Slovenia hired BNP Paribas SA, HSBC Holdings Plc, JPMorgan Chase & Co., Societe Generale SA and UniCredit SpA to organize presentations with investors in Europe, the Finance Ministry in the capital Ljubljana said in an e-mailed response to questions.

“The transaction will be carried out in the near future, depending on market conditions,” the ministry said.

Slovenia wants to tap international investors after yields on its benchmark bond have declined since December, when the ECB started offering three-year loans to the banking industry. Slovenia had its rating cut by two levels since September to A+ by Standard & Poor’s, the fifth highest investment grade because of an inadequate response of European leaders to the sovereign debt crisis and weakness in the Slovenian economy and the banking industry.

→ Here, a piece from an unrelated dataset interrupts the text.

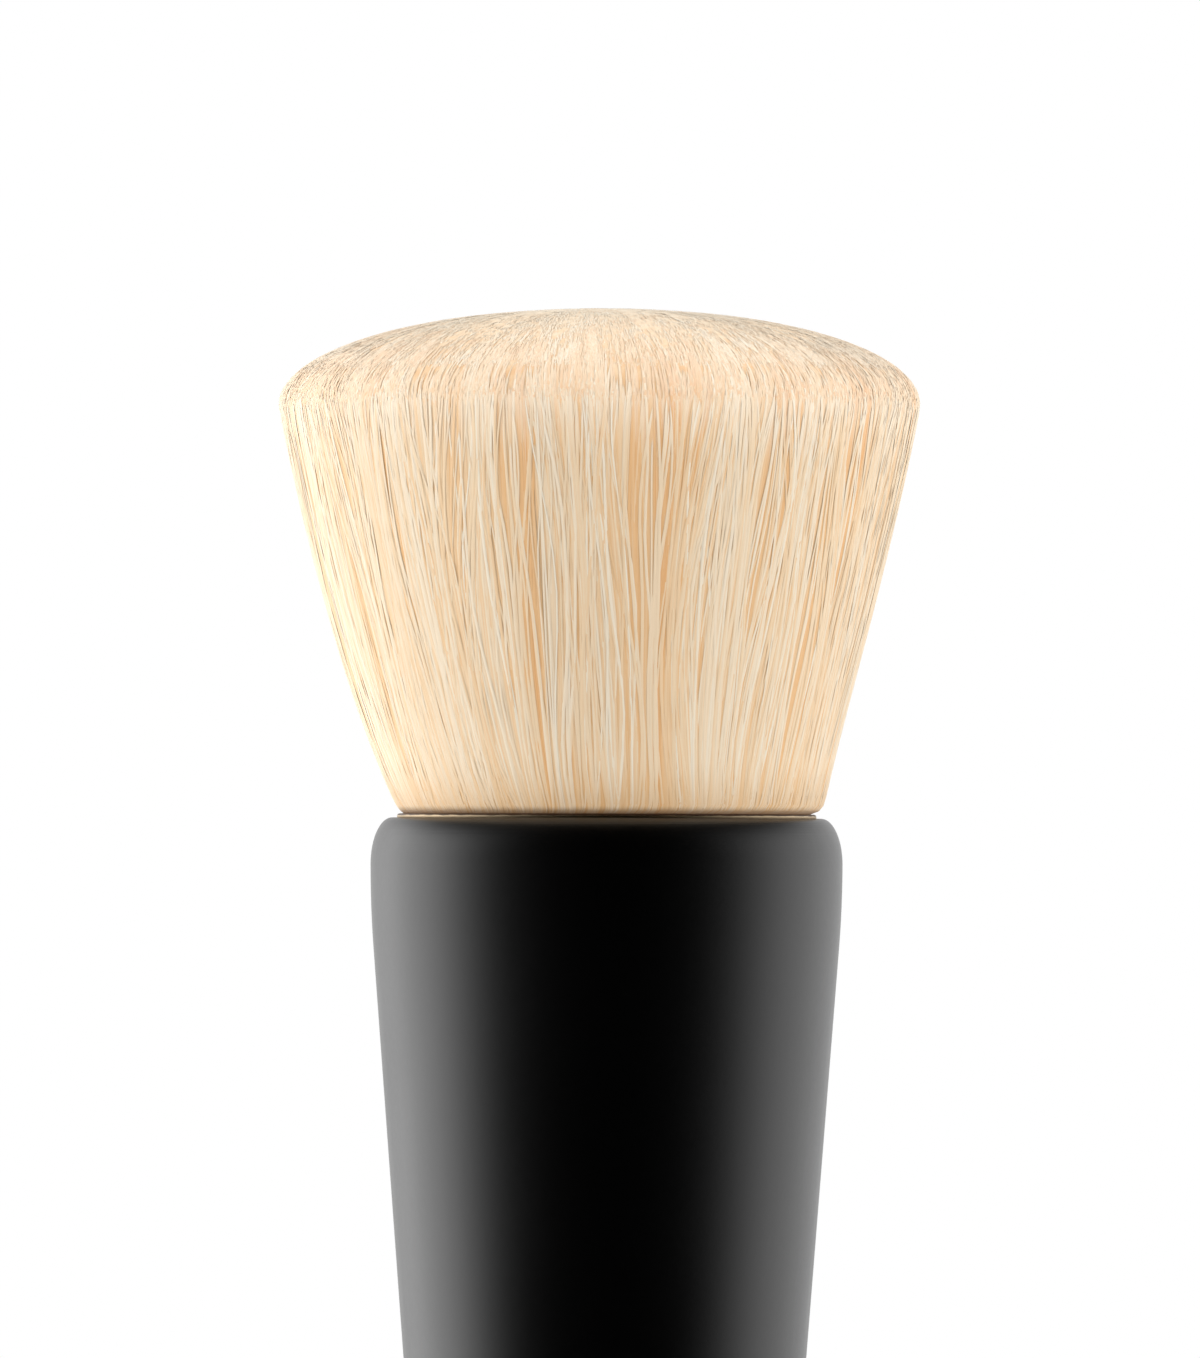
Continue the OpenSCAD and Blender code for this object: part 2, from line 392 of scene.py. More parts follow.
def add_floor():
    """Rings of points around the origin, their radii in even steps, with a fan to the middle. The
    rings grow instead of climbing, so their quads are turned over."""
    radii = floor_r * np.arange(1, floor_rings + 1) / floor_rings
    flat = radii[:, None, None] * circle(floor_sides)
    rings = np.dstack([flat, np.zeros(flat.shape[:2])]).reshape(-1, 3)
    faces = [ring_quads(floor_rings, floor_sides)[:, ::-1], fan(floor_sides, 0, len(rings))]
    floor = new_piece("floor", new_mesh("floor", np.vstack([rings, [0, 0, 0]]), faces), floor_material())
    return floor


floor = add_floor()
print(f"floor {2 * floor_r} m across, {len(floor.data.polygons)} faces")

# %% [markdown]
# ## The tuft
# A real tuft holds tens of thousands of hairs, tied at the root and shaken into a dome before
# they are glued. Blender's own hair can't be exported as a mesh of the piece, and a picture of
# hair on a smooth dome looks painted. Packed hairs hide all but the outermost tenth of a
# millimetre of each other, so the middle of the bundle is one closed core, and everything above
# it is grown hair by hair: a packed layer that leans as one, a loose veil that waves and crosses,
# and the tips of the dome.
#
# The shape that they fill is one formula for the flank and one for the dome. Every hair and the
# core follow it, so a change of a size moves them all.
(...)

Slovenia may sell as much as 2.8 billion euros ($3.7 billion) in debt this year, Bostjan Plesec, the chief of the debt management agency, said in a January interview.

“The timing is OK and Slovenia will probably be seeking to sell 1 billion euros to 1.5 billion euros,” Marko Rozman, head of trading of the investment and analytical department at Dezelna Banka Slovenije d.d. in Ljubljana, said in an e-mail. “The yield, if they opt for five-year notes, is likely to be in the range of 220 basis points to 250 basis points above mid-swaps.”

Borrowing Costs Surge

Slovenia’s borrowing costs surged in November past 7 percent on its benchmark bond because the debt crisis was threatening Italy, its neighbor to the west and its third-biggest trading partner after Germany and Austria. The yield on the notes maturing in January 2021 has since dropped and was trading at 5.147 percent at 1:05 p.m. in Ljubljana, according to mid-pricing data compiled by Bloomberg.

Prime Minister Janez Jansa’s government, which took power in February after a snap vote in December, wants to allay investors’ concern after public debt has more than doubled since the 2007 adoption of the euro.

The administration pledged to cut spending by 800 million euros by year’s end and lower the budget gap to 3 percent of gross domestic product, according to Finance Minister Janez Sustersic.

The Alpine nation initiated a legislative process to put the goal of a balanced budget into the constitution after European leaders agreed on tighter spending with the adoption of the European Union fiscal treaty.

Slovenia’s public debt rose to 47.4 percent of GDP by the end of last year from 23 percent in 2007, Sustersic has said.